With this announcement, Boston joins other cities like Los Angeles, Vancouver and San Francisco, which have their own city programs to get communities to rethink public space to varying degrees.

While the programs in those three cities focus on creative ways to convert underutilized road space into plazas, parklets and other forms of the currently fashionable micro park, Boston’s seems more focused on interventions in existing public space, especially of the technological kind.

The program’s guidelines say that ideas should “have an inherent sense of wonderment and discovery built into them.” They should also be able to be implemented within six months. The city will select a maximum of six projects and award grants of up to $4,500 to make them a reality.

It’s fascinating to watch the proliferation of these public space programs in city after city.

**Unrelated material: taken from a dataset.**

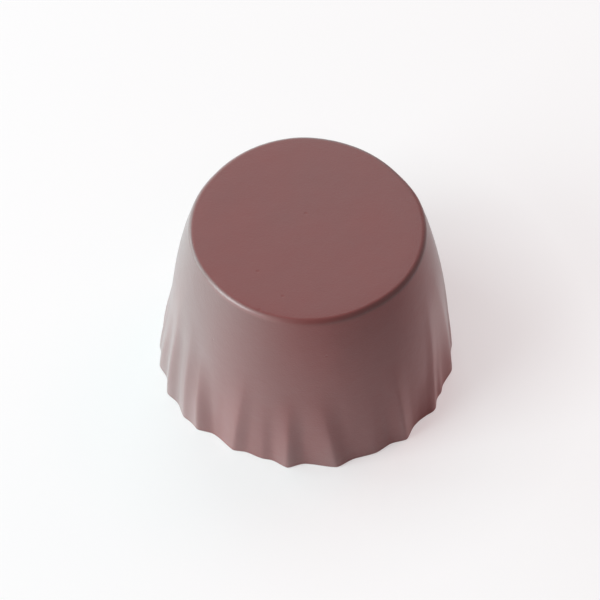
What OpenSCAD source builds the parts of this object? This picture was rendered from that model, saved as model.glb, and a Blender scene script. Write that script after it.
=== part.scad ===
// Pleated cupcake liner standing mouth down on its rim.
// A round, smooth-walled cup in one piece. Its flat base is uppermost, with a softly rounded edge.
// The wall bulges a little just under the base, then flares to the rim.
// Irregular pleats start part of the way down the wall and deepen towards the rim.
// Frame: Z up, the rim stands on z = 0, the cup's axis is x = y = 0, and -Y is the front.
// Angles are in degrees from +X, counter-clockwise seen from above.

/* [Size] */
// Height from the rim to the flat base, mm
height = 44.5; // [36:0.5:54]
// Diameter of the wall where the base's rounded edge starts, mm
base_d = 50; // [42:0.5:54]
// Diameter of the rim in the hollows between the pleats, mm
rim_d = 63.4; // [60:0.2:72]

/* [Wall] */
// Thickness of the wall, mm
wall_t = 1.4; // [1:0.1:2]
// Thickness of the base, mm
base_t = 1.6; // [1.2:0.1:2.4]
// Rounding of the base's outer edge, mm
edge_r = 1.3; // [1:0.1:2]
// Rounding inside, between the wall and the base, mm
inside_r = 0.8; // [0.5:0.1:1.2]
// Rounding of the rim's outer edge, mm
lip_r = 0.4; // [0.2:0.05:0.6]
// Share of the flare that is a plain cone, the rest bulges out under the base
cone_share = 0.55; // [0.4:0.05:1]
// How tightly the bulge under the base is rounded, higher is tighter
bulge_power = 3.5; // [2:0.5:4]
// How far the base departs from round, as a multiple of the reaches in the list
base_shape = 1; // [0:0.1:1.2]

/* [Pleats] */
// Depth of all the pleats, as a multiple of the depths in the list
pleat_depth = 1; // [0:0.05:1.2]
// How far all the pleats run up the wall, as a multiple of the list
pleat_run = 1; // [0.6:0.05:1.1]
// How long a pleat keeps its depth up the wall before it dies away, higher is longer
pleat_hold = 2; // [1:0.25:3]
// How rounded the crests of the pleats are, higher is rounder
crest_round = 1.4; // [1.25:0.05:2]

/* [Detail] */
// Facets around the cup
facets = 192; // [96:24:192]

/* [Hidden] */
// Each pleat: angle at the rim, reach mm (less than 0 for a hollow), half width before and after
// the crest in degrees, share of the wall it runs up, and how far its crest leans over that wall
pleats = [
    [1, 0.5, 7, 7, 0.6, 0],
    [11, 0.9, 9, 9, 0.9, 2],
    [26, 0.4, 7, 6, 0.5, 0],
    [38, 1.1, 8, 7, 0.7, -4],
    [49, 1.0, 7, 8, 0.6, 0],
    [61, 1.3, 8, 9, 0.7, 4],
    [75, 1.0, 9, 8, 0.7, 0],
    [86, 1.1, 8, 8, 0.75, -5],
    [98, 1.0, 8, 9, 0.7, 0],
    [112, 1.1, 9, 8, 0.8, 6],
    [124, 1.3, 8, 7, 0.6, 0],
    [135, 0.9, 7, 7, 0.6, 0],
    [147, 1.0, 7, 8, 0.7, -4],
    [159, 0.4, 6, 7, 0.45, 0],
    [170, 0.8, 7, 7, 0.45, 0],
    [180, 0.7, 6, 5, 0.4, 0],
    [190, 1.0, 12, 7, 0.45, 0],
    [203, 1.25, 8, 8, 0.7, -8],
    [215.5, 1.2, 9, 7, 0.75, -7],
    [223, 1.4, 8, 7, 0.55, -7],
    [240, 0.9, 9, 6, 0.65, 5],
    [252, 0.3, 7, 6, 0.45, 0],
    [262.5, 1.4, 8, 7, 0.55, 0],
    [281.5, 1.25, 12, 8, 0.6, -12],
    [298, 0.4, 9, 7, 0.5, 0],
    [311, 1.3, 7, 7, 0.65, -4],
    [321, -0.1, 7, 7, 0.4, 0],
    [327, 0.7, 8, 8, 0.3, 0],
    [329, 0.6, 5, 6, 0.85, 8],
    [336.5, 0.4, 5, 4, 0.35, 0],
    [348, 0.8, 8, 10, 0.9, 0],
];
// Broad swells under the pleats: angle, reach mm, half width before and after in degrees,
// share of the wall and lean, as for a pleat
swells = [
    [200, 1.0, 60, 30, 0.5, 0],
    [320, 0.7, 60, 60, 1, 0],
    [0, 0.4, 25, 60, 1, 0],
    [85, 0.8, 60, 60, 1.5, 0],
];
// Where the base departs from round: angle, outward reach mm (less than 0 where it is flattened),
// and half width before and after in degrees
base_swells = [
    [57, -0.4, 40, 40],
    [180, 0.35, 40, 40],
    [350, 0.6, 50, 50],
];

base_r = base_d / 2;
rim_r = rim_d / 2;
wall_rows = 11;
inner_rows = 8;
edge_rows = 3;
corner_rows = 2;
lip_rows = 2;
// The rows of the wall crowd together towards the rim, where the pleats are deepest
row_power = 1.2;
// How rounded the broad swells are, and how soon those of the base die away down the wall
swell_round = 3;
base_hold = 2;
// The skin dips this far under the rim plane and is then cut flat
dip = 0.6;

// Slope of the wall where it meets the base's rounded edge, so that the edge starts tangent to it
bulge_slope = cone_share + (1 - cone_share) * bulge_power;
edge_angle = atan((rim_r - base_r) * bulge_slope / (height - edge_r));
wall_h = height - edge_r * (1 - sin(edge_angle));

// A bump that is 1 at u = 0 and runs out smoothly to nothing at u = 1, higher powers are blunter
function bump(u, power) = pow(1 - pow(min(1, abs(u)), power), 2);

// Angle from one direction to another, between -180 and 180
function turn(from, to) = (to - from + 900) % 360 - 180;

// A bump across the wall at angle a, around a row's own angle
function across(p, centre, a, power) =
    let (off = turn(centre, a))
    bump(off / (off < 0 ? p[2] : p[3]), power);

// Outward reach of one pleat or swell at angle a and share t of the way up the wall
function pleat(p, a, t, power) =
    p[1] * across(p, p[0] + p[5] * t, a, power) * bump(t / (p[4] * pleat_run), pleat_hold);

// Outward reach of one swell of the base
function base_swell(p, a, t) = p[1] * across(p, p[0], a, swell_round) * pow(t, base_hold);

// Sum of a list of numbers
function total(list) = list * [for (v = list) 1];

// Radius of the plain wall at share t of the way up, with s counted down from the base
function plain_r(t) =
    let (s = 1 - t)
    base_r + (rim_r - base_r) * (cone_share * s + (1 - cone_share) * (1 - pow(t, bulge_power)));

// Radius of the outside of the wall at angle a and height z
function wall_r(a, z) =
    let (t = min(1, max(0, z / wall_h)))
    let (pleated = total([for (p = pleats) pleat(p, a, t, crest_round)]))
    let (swollen = total([for (p = swells) pleat(p, a, t, swell_round)]))
    let (at_base = total([for (p = base_swells) base_swell(p, a, t)]))
    plain_r(t) + pleat_depth * pleated + swollen + base_shape * at_base;

// One ring of the skin: the wall's radius at height z, drawn in by a distance, placed at its own level
function ring(z, drawn_in, level) = [
    for (i = [0 : facets - 1])
    let (a = 360 * i / facets)
    let (r = wall_r(a, z) - drawn_in)
    [r * cos(a), r * sin(a), level]
];

// Height of row i of a wall between two levels
function row_level(low, high, i, rows) = low + (high - low) * pow(i / rows, row_power);

inside_top = height - base_t;
outside = concat(
    [ring(0, lip_r, -dip)],
    [
        for (i = [0 : lip_rows - 1])
        let (b = 90 - 90 * i / lip_rows)
        ring(0, lip_r * (1 - cos(b)), lip_r * (1 - sin(b)))
    ],
    [
        for (i = [0 : wall_rows])
        let (z = row_level(lip_r, wall_h, i, wall_rows))
        ring(z, 0, z)
    ],
    [
        for (i = [1 : edge_rows])
        let (b = edge_angle + (90 - edge_angle) * i / edge_rows)
        ring(wall_h, edge_r * (cos(edge_angle) - cos(b)), height - edge_r * (1 - sin(b)))
    ]
);
inside = concat(
    [
        for (i = [0 : corner_rows - 1])
        let (b = 90 - 90 * i / corner_rows)
        ring(inside_top - inside_r, wall_t + inside_r * (1 - cos(b)), inside_top - inside_r * (1 - sin(b)))
    ],
    [
        for (i = [inner_rows : -1 : 0])
        let (z = row_level(0, inside_top - inside_r, i, inner_rows))
        ring(z, wall_t, z)
    ],
    [ring(0, wall_t, -dip)]
);
rings = concat(inside, outside);
last = len(rings) * facets;

// The skin's points: every ring from the inside of the base round the rim to the outside, then the two middles
skin_points = concat(
    [for (r = rings) each r],
    [[0, 0, inside_top], [0, 0, height]]
);
skin_faces = concat(
    [for (i = [0 : facets - 1]) [last, i, (i + 1) % facets]],
    [
        for (k = [0 : len(rings) - 2])
        for (i = [0 : facets - 1])
        let (j = (i + 1) % facets)
        let (here = k * facets)
        let (next = here + facets)
        each [[here + i, next + j, here + j], [here + i, next + i, next + j]]
    ],
    [for (i = [0 : facets - 1]) [last + 1, last - facets + (i + 1) % facets, last - facets + i]]
);

module liner() {
    color([0.52, 0.38, 0.37])
    intersection() {
        polyhedron(points = skin_points, faces = skin_faces, convexity = 6);
        // Everything under the rim plane is cut away, which leaves the rim flat
        translate([0, 0, height])
        cube([4 * rim_r, 4 * rim_r, 2 * height], center = true);
    }
}

liner();
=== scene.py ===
"""Pleated cupcake liner standing mouth down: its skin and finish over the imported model, and a studio."""
import math

import bpy
import numpy as np
from bpy.props import FloatProperty, FloatVectorProperty, IntProperty, PointerProperty
from bpy.types import Operator, Panel, PropertyGroup
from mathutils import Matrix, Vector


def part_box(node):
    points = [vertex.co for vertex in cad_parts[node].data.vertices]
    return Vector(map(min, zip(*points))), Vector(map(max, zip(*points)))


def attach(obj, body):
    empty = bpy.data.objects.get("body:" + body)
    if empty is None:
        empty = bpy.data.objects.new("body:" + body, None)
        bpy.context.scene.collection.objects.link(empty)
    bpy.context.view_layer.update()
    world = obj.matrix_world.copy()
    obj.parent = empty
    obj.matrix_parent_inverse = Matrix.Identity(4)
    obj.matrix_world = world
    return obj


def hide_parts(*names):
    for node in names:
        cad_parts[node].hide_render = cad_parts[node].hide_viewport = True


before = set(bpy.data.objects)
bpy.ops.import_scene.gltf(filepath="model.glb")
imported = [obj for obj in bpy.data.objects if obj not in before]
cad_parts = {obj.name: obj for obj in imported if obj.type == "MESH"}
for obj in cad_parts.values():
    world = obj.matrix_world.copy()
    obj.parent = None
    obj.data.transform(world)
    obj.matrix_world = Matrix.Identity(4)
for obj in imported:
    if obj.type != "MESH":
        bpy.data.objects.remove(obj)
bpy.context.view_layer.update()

bl_info = {
    "name": "Pleated cupcake liner",
    "version": (1, 0, 0),
    "blender": (4, 5, 0),
    "location": "3D View > Sidebar > Liner",
    "description": "Makes a pleated cupcake liner with a satin moulded finish, and a plain pale studio",
    "category": "Add Mesh",
}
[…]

Especially because it doesn’t seem that long ago that taking over a street side parking spot and creating a pop-up park was a form of activism. Now these “parklets” have become a recognizable part of many city’s streetscapes with formalized city programs to encourage their installation.

Toronto, however, is late to the party. Despite the actions of Councillor Kristyn Wong-Tam who helped spearhead projects like Celebration Yonge and last summer’s Church Street Parklets, city hall lacks the experimental public space culture that is springing up in major cities around the world. I’m sure if the city asked, Torontonians could produce a little random awesomeness of their own.